### Listed entries

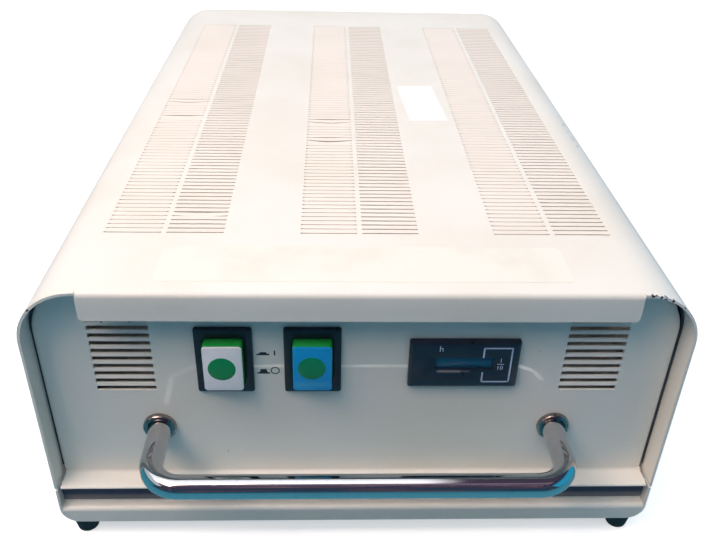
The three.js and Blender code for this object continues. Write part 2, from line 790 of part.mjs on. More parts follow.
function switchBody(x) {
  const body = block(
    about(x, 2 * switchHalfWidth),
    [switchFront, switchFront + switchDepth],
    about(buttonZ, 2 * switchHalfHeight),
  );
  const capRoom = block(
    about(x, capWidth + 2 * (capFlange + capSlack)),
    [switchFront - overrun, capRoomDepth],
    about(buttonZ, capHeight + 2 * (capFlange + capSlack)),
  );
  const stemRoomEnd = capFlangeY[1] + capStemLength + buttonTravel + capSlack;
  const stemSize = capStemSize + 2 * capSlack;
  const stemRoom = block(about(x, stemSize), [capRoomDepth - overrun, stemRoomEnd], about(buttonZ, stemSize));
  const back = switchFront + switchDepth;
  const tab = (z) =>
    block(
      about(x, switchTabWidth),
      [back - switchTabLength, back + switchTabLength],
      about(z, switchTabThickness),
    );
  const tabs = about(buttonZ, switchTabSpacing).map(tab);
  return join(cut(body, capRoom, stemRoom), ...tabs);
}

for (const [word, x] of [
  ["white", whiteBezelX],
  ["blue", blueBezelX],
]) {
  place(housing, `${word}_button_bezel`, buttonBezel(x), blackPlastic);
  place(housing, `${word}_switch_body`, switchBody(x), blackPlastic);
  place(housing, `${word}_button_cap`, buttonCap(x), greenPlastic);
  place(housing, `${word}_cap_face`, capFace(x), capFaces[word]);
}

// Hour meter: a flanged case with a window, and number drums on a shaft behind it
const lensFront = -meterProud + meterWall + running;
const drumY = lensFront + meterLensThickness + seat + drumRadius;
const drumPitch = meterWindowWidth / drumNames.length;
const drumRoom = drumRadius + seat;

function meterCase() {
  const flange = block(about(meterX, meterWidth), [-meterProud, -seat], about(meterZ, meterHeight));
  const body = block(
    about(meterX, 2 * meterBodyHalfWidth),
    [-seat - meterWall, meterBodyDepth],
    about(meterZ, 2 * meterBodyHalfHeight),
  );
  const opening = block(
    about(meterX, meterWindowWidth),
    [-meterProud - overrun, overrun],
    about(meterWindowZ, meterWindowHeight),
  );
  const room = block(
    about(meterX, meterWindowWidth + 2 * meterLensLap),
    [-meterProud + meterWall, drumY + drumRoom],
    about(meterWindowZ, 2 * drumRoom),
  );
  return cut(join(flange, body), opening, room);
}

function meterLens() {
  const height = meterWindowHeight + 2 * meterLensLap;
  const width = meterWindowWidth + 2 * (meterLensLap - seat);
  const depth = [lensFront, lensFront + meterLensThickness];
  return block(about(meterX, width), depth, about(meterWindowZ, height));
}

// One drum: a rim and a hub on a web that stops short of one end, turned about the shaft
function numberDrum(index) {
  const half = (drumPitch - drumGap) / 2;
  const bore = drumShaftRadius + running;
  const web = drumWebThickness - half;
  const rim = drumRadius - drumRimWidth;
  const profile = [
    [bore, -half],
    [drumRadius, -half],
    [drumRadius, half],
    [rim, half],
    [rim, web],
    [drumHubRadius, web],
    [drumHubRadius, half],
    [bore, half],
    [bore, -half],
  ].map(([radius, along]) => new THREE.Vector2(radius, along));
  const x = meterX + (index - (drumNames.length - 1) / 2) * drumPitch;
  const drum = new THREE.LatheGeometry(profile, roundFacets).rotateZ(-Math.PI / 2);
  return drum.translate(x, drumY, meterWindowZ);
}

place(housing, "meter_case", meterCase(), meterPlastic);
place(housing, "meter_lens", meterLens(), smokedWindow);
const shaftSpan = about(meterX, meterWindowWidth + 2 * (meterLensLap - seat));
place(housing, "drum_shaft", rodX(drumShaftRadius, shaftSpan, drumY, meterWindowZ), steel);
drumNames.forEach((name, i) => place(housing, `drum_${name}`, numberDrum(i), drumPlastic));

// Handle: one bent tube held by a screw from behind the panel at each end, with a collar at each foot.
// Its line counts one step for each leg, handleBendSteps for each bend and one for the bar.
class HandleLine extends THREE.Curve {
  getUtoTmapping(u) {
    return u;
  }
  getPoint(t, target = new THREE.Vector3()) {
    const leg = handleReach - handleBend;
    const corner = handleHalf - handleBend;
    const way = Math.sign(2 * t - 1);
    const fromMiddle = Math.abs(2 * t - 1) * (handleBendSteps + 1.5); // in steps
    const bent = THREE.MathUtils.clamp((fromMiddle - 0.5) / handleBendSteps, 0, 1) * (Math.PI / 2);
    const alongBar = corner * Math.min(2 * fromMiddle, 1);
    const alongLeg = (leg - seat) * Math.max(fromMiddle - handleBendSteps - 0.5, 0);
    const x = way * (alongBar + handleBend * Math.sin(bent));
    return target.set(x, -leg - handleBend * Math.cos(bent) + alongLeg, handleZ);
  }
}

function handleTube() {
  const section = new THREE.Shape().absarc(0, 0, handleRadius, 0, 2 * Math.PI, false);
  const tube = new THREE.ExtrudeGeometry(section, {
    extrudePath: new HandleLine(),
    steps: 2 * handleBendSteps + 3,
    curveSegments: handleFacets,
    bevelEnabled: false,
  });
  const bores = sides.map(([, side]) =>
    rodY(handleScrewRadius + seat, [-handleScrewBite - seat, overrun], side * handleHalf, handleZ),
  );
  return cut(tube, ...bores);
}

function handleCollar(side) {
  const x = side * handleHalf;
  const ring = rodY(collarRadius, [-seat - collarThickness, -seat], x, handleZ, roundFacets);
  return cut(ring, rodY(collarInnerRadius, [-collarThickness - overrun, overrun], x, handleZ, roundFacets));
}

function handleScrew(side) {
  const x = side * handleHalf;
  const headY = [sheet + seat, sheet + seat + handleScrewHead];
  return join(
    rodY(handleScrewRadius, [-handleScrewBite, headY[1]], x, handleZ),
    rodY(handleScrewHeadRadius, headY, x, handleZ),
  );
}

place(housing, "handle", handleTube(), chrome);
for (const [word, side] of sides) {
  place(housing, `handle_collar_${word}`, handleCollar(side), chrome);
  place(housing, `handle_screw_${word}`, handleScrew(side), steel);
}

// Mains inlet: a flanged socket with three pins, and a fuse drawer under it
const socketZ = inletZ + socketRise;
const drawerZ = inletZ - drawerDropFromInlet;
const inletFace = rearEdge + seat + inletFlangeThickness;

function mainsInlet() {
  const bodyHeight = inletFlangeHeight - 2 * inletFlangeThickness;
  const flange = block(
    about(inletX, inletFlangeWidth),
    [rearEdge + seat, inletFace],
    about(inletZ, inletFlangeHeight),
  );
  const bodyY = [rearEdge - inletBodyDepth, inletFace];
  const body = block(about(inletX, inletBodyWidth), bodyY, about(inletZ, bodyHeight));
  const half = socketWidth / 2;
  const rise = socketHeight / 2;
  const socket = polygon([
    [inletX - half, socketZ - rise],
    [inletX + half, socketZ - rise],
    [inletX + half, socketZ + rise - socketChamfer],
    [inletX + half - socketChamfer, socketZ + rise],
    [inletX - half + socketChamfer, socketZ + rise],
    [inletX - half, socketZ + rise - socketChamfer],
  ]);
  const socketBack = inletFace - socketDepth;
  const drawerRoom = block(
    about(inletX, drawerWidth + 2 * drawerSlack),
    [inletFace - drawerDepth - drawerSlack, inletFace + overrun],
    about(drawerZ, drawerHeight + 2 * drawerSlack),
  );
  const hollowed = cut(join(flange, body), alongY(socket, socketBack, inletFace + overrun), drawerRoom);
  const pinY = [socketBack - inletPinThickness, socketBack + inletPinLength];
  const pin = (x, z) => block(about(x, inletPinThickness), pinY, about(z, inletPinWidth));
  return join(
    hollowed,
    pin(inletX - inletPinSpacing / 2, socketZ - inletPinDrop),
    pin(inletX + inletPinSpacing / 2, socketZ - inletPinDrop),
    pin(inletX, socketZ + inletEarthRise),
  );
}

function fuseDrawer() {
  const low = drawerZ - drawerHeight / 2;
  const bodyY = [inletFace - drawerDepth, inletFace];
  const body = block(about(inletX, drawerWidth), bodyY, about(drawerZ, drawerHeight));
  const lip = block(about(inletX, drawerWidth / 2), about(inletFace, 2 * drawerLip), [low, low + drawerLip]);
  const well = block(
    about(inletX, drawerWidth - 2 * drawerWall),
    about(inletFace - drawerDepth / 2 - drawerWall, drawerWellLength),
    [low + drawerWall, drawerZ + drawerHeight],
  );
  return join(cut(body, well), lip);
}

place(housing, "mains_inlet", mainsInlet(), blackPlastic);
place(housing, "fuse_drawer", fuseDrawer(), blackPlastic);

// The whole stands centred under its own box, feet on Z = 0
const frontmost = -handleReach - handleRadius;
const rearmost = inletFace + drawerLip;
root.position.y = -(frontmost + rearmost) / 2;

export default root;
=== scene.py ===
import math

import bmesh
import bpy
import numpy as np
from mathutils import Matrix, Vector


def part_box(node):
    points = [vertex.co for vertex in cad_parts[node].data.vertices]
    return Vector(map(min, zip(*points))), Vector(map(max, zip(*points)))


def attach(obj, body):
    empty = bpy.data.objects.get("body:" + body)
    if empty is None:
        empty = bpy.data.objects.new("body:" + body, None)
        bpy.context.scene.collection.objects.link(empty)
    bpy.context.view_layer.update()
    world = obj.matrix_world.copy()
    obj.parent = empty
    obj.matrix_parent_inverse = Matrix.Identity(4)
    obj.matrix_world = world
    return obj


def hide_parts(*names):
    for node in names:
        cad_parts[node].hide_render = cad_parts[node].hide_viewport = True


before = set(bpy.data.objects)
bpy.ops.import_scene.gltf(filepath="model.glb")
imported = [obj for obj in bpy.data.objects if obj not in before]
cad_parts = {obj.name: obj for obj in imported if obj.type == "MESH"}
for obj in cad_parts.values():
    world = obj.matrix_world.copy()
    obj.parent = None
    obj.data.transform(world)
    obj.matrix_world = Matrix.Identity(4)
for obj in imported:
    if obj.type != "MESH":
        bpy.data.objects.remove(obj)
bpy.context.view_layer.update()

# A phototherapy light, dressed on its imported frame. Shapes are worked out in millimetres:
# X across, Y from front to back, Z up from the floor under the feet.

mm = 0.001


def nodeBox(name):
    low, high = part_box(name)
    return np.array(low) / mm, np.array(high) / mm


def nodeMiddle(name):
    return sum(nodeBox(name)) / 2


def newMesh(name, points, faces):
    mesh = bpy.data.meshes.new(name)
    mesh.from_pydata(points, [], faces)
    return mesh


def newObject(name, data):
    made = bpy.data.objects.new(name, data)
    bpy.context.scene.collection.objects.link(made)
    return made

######
### Listed entries

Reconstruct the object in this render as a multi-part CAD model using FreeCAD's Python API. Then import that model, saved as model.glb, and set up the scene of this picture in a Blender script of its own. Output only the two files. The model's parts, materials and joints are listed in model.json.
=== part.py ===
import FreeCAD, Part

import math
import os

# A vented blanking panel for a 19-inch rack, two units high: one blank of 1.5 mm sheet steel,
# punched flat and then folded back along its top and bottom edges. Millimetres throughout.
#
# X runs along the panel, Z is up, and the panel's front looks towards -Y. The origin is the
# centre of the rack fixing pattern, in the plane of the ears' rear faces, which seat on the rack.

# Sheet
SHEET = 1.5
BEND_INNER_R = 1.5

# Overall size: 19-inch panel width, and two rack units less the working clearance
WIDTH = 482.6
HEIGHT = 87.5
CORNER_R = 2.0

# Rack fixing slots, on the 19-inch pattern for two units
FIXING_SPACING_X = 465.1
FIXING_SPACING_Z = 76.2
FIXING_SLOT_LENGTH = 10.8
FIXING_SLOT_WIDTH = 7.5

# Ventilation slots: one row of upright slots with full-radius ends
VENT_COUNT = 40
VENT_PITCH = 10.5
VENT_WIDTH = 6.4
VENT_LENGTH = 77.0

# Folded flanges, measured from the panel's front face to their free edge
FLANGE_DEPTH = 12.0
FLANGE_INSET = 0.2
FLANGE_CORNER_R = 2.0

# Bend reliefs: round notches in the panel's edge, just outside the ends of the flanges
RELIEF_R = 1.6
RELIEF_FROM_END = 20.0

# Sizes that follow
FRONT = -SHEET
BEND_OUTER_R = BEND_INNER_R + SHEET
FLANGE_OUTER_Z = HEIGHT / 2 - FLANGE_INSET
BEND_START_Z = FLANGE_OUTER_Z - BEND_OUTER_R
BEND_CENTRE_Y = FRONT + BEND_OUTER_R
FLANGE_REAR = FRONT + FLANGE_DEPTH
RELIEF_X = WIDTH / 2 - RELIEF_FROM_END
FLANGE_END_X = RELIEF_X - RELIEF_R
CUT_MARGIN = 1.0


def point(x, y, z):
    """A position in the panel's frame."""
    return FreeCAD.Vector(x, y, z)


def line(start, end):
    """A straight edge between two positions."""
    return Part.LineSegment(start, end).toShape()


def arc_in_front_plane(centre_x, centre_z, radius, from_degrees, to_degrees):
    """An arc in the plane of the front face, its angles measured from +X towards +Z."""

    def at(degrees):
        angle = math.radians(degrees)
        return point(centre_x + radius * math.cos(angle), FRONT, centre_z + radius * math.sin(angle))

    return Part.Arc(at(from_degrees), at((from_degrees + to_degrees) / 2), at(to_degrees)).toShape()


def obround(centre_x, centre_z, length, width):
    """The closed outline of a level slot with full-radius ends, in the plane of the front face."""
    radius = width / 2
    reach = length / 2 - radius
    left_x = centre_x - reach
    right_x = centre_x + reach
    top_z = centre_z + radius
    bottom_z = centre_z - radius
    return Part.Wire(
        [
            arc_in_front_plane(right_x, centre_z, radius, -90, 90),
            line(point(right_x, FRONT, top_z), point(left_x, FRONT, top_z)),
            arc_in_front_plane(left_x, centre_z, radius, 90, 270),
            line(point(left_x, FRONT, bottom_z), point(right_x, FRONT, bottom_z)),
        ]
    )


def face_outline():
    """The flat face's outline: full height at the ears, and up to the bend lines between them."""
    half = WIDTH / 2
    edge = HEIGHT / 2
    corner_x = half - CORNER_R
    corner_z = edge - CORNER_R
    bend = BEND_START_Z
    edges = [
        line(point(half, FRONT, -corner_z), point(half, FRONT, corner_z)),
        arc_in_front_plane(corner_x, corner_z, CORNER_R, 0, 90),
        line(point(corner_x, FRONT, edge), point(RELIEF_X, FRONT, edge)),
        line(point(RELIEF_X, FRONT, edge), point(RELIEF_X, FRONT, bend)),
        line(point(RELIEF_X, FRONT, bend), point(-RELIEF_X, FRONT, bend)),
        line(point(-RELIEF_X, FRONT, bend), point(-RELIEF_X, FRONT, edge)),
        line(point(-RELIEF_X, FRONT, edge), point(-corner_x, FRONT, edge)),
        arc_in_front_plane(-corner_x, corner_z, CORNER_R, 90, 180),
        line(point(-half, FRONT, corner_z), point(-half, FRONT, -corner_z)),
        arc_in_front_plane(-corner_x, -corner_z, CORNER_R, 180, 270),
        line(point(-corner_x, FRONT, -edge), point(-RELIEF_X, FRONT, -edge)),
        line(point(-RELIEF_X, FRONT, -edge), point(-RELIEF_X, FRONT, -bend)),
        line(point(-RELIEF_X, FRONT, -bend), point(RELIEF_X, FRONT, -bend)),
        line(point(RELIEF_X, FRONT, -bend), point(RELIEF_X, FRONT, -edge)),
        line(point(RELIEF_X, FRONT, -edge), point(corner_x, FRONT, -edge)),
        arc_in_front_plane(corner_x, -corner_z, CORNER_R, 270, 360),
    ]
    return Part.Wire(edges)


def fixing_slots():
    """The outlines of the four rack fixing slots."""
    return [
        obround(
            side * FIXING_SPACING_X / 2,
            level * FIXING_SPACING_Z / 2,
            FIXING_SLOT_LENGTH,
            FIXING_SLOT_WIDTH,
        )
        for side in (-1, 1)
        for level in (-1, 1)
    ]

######
### Listed entries

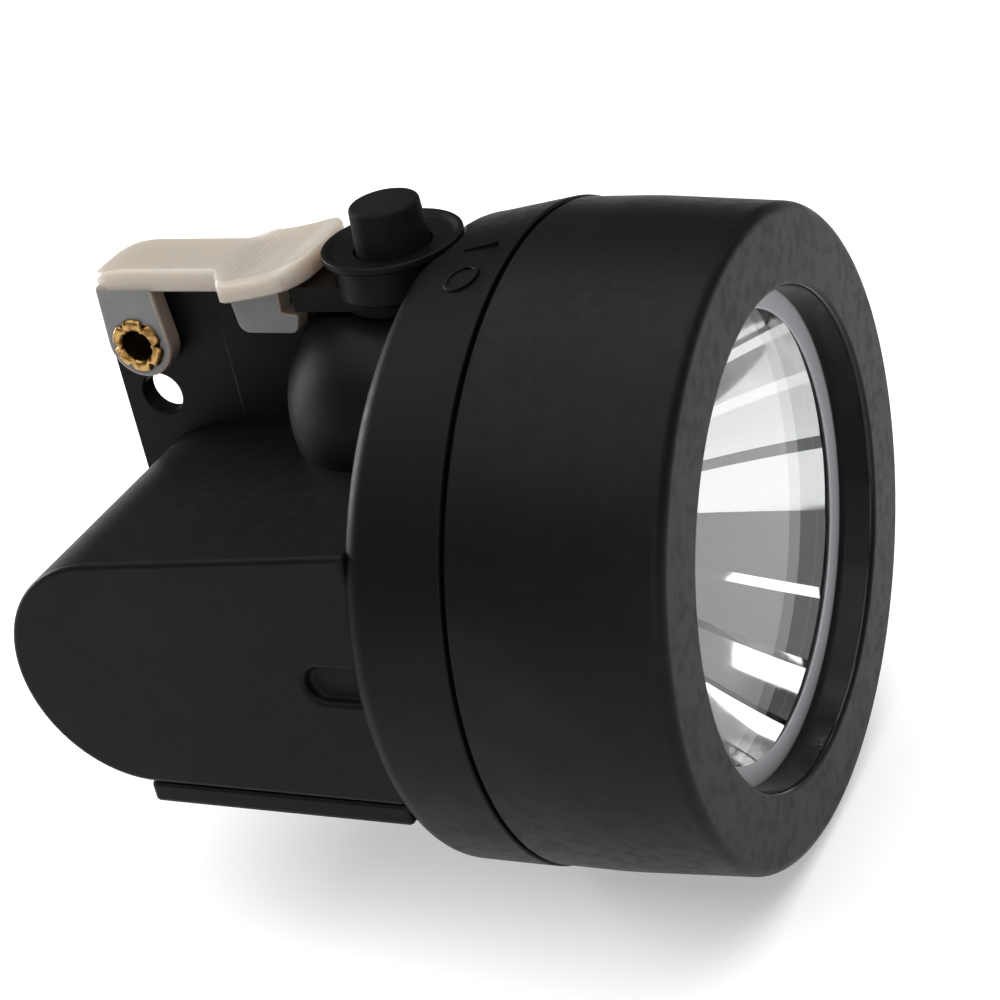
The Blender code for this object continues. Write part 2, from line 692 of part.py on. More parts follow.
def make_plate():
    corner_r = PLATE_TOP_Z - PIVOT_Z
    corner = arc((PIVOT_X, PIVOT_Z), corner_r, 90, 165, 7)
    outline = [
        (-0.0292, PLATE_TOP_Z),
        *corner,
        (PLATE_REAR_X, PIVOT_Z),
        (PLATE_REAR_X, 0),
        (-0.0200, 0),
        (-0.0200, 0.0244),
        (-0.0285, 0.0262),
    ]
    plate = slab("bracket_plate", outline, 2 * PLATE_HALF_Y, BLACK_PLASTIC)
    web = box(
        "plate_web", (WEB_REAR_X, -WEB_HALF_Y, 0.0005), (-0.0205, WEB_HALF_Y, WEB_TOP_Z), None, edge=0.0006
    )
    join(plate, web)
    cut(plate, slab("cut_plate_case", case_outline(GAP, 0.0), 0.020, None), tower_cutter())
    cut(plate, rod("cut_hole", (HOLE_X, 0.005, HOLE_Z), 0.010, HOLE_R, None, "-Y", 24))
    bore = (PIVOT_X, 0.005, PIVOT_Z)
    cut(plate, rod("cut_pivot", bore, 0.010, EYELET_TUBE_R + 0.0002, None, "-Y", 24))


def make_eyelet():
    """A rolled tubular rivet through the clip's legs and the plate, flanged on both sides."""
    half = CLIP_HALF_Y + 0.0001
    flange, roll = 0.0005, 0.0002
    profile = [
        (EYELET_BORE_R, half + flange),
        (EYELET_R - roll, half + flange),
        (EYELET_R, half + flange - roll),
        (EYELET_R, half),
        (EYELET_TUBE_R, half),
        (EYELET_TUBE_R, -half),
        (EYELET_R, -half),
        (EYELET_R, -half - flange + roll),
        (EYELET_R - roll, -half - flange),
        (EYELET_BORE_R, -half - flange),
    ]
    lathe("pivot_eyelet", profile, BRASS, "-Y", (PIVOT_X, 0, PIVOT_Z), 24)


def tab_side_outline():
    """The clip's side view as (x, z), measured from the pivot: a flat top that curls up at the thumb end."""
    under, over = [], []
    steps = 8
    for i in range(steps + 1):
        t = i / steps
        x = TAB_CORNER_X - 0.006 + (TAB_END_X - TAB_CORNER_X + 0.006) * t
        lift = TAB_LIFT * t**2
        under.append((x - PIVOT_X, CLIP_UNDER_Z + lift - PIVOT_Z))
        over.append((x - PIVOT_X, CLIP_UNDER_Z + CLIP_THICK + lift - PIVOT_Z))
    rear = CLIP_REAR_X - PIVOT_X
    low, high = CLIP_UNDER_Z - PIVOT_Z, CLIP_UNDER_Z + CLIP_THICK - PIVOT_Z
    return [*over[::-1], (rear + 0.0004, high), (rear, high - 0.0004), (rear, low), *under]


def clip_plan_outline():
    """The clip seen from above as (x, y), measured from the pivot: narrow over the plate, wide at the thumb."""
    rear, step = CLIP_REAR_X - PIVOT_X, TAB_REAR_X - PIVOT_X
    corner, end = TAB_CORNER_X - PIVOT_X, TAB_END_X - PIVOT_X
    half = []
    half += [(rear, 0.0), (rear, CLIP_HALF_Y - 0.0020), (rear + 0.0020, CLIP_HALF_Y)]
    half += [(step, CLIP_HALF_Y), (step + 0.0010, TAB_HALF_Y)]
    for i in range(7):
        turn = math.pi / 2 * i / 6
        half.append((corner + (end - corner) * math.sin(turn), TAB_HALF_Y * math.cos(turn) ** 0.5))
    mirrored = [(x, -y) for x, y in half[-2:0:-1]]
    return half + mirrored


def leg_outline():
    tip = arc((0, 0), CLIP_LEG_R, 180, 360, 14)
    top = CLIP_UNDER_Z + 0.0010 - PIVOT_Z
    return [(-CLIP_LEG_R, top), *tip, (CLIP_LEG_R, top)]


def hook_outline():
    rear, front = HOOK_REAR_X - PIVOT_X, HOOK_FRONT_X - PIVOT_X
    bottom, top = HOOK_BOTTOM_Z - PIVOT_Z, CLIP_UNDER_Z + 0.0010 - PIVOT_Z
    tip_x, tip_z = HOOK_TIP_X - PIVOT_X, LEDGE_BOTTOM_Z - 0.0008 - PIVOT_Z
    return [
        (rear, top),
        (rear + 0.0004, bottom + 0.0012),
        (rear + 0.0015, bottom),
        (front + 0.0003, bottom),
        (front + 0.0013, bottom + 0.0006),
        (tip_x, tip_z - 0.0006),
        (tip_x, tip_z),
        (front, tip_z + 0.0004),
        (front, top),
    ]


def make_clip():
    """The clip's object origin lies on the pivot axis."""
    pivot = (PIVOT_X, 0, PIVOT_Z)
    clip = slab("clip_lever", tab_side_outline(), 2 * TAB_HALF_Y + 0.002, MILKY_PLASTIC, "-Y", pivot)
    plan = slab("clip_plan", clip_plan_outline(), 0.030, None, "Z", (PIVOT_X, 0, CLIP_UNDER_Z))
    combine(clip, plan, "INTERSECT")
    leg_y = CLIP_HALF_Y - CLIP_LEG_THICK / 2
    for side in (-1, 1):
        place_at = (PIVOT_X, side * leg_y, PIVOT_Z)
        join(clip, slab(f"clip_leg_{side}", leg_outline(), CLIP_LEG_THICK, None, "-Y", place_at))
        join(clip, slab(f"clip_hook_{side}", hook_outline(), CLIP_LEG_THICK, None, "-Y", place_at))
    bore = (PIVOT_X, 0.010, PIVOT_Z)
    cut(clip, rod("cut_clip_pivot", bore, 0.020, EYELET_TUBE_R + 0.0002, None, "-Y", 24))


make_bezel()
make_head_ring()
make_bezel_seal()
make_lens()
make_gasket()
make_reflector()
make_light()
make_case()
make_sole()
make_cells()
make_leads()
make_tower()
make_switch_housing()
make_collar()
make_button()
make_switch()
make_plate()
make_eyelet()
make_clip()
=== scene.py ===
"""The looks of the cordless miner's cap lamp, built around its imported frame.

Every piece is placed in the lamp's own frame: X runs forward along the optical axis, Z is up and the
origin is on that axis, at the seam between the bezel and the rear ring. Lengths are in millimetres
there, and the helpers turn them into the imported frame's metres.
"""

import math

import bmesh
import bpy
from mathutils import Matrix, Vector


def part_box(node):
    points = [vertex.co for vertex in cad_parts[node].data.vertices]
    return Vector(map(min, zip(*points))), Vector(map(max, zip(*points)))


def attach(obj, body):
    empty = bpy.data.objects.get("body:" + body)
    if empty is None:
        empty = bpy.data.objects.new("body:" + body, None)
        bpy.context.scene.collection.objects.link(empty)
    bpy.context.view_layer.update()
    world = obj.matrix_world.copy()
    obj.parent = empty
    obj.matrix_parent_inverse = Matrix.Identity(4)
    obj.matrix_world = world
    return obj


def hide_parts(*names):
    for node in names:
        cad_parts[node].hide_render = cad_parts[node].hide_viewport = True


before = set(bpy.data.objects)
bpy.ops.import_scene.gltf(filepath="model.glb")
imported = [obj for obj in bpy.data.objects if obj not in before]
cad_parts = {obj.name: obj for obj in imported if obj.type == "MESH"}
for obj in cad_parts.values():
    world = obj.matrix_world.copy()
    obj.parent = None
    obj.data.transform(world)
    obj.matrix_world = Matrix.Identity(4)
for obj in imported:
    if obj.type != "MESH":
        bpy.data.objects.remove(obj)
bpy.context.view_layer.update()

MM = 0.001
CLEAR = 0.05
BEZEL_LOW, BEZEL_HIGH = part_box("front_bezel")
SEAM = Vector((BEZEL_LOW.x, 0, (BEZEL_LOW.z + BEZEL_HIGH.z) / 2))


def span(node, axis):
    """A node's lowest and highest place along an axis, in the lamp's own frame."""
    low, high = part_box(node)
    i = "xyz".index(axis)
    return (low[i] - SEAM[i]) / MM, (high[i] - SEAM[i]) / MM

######

Aim of the task
Exactly the lines from the line containing "bore, 0.020, EYELET_TUBE_R" to the line containing "SEAM = Vector((BEZEL_LOW.x, 0, (BEZEL_LOW.z", both included, are to be set down; no other line belongs in the answer.

Solution to the problem
    cut(clip, rod("cut_clip_pivot", bore, 0.020, EYELET_TUBE_R + 0.0002, None, "-Y", 24))


make_bezel()
make_head_ring()
make_bezel_seal()
make_lens()
make_gasket()
make_reflector()
make_light()
make_case()
make_sole()
make_cells()
make_leads()
make_tower()
make_switch_housing()
make_collar()
make_button()
make_switch()
make_plate()
make_eyelet()
make_clip()
=== scene.py ===
"""The looks of the cordless miner's cap lamp, built around its imported frame.

Every piece is placed in the lamp's own frame: X runs forward along the optical axis, Z is up and the
origin is on that axis, at the seam between the bezel and the rear ring. Lengths are in millimetres
there, and the helpers turn them into the imported frame's metres.
"""

import math

import bmesh
import bpy
from mathutils import Matrix, Vector


def part_box(node):
    points = [vertex.co for vertex in cad_parts[node].data.vertices]
    return Vector(map(min, zip(*points))), Vector(map(max, zip(*points)))


def attach(obj, body):
    empty = bpy.data.objects.get("body:" + body)
    if empty is None:
        empty = bpy.data.objects.new("body:" + body, None)
        bpy.context.scene.collection.objects.link(empty)
    bpy.context.view_layer.update()
    world = obj.matrix_world.copy()
    obj.parent = empty
    obj.matrix_parent_inverse = Matrix.Identity(4)
    obj.matrix_world = world
    return obj


def hide_parts(*names):
    for node in names:
        cad_parts[node].hide_render = cad_parts[node].hide_viewport = True


before = set(bpy.data.objects)
bpy.ops.import_scene.gltf(filepath="model.glb")
imported = [obj for obj in bpy.data.objects if obj not in before]
cad_parts = {obj.name: obj for obj in imported if obj.type == "MESH"}
for obj in cad_parts.values():
    world = obj.matrix_world.copy()
    obj.parent = None
    obj.data.transform(world)
    obj.matrix_world = Matrix.Identity(4)
for obj in imported:
    if obj.type != "MESH":
        bpy.data.objects.remove(obj)
bpy.context.view_layer.update()

MM = 0.001
CLEAR = 0.05
BEZEL_LOW, BEZEL_HIGH = part_box("front_bezel")
SEAM = Vector((BEZEL_LOW.x, 0, (BEZEL_LOW.z + BEZEL_HIGH.z) / 2))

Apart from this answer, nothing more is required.